The problem in your case with your AOS filing is that you filed for AOS a mere 40 days after being admitted. Any application for change of status filed in between zero and 30 days from admission is presumed to be "visa fraud" by operation of law. From 31 to 59 days after admission, it becomes a "rebuttable" presumption. The burden of rebutting the presumption of visa fraud and "preconceived intent" is on the foreign national ( you) to rebut. It is a heavy presumption to be able to successfully refute.. After 60 days all such presumptions are lifted.
Do not despair: you are in the most "liberal" USCIS jurisdiction in the entire USA, and chances are USCIS is not going to raise the "visa fraud" or "preconceived intent" issue during the interview. Let's wait and see and hope for the best. I hope you'll have a competent immigration attorney to represent you.

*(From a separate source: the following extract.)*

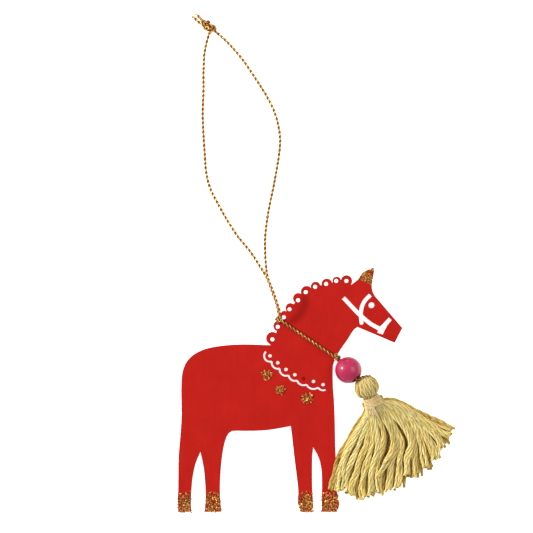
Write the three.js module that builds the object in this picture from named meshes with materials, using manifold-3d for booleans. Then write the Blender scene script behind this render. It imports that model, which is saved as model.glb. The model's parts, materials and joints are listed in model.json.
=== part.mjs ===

Behar Intl. Counsel 619.234.5962 Kindly be advised that the answer above is only general in nature cannot be construed as legal advice, given that not enough facts are known. It is your responsibility to retain a lawyer to analyze the facts specific to your particular situation in order to give you specific advice. Specific answers will require cognizance of all pertinent facts about your case. Any answers offered on Avvo are of a general nature only, and are not meant to create an attorney-client relationship.
The interviewing officer will more than likely address this issue in the interview. You should seek advice from an immigration attorney. The following article might help you better understand your situation:
- Jeremy L. Richards, Esq. Attorney at Law & Partner - Offices if Buffalo, NY and Batavia, NY - Free Case Assessment Office: (800) 459-0270 - Fax: (866) 941-6703 - Email: email@example.com - Website: www.richardskruger.com - The statement above is general in nature and does not constitute legal advice. You should retain an attorney to review all the facts specific to your case in order to receive advise specific to your case. The statement above does not create an attorney/client relationship.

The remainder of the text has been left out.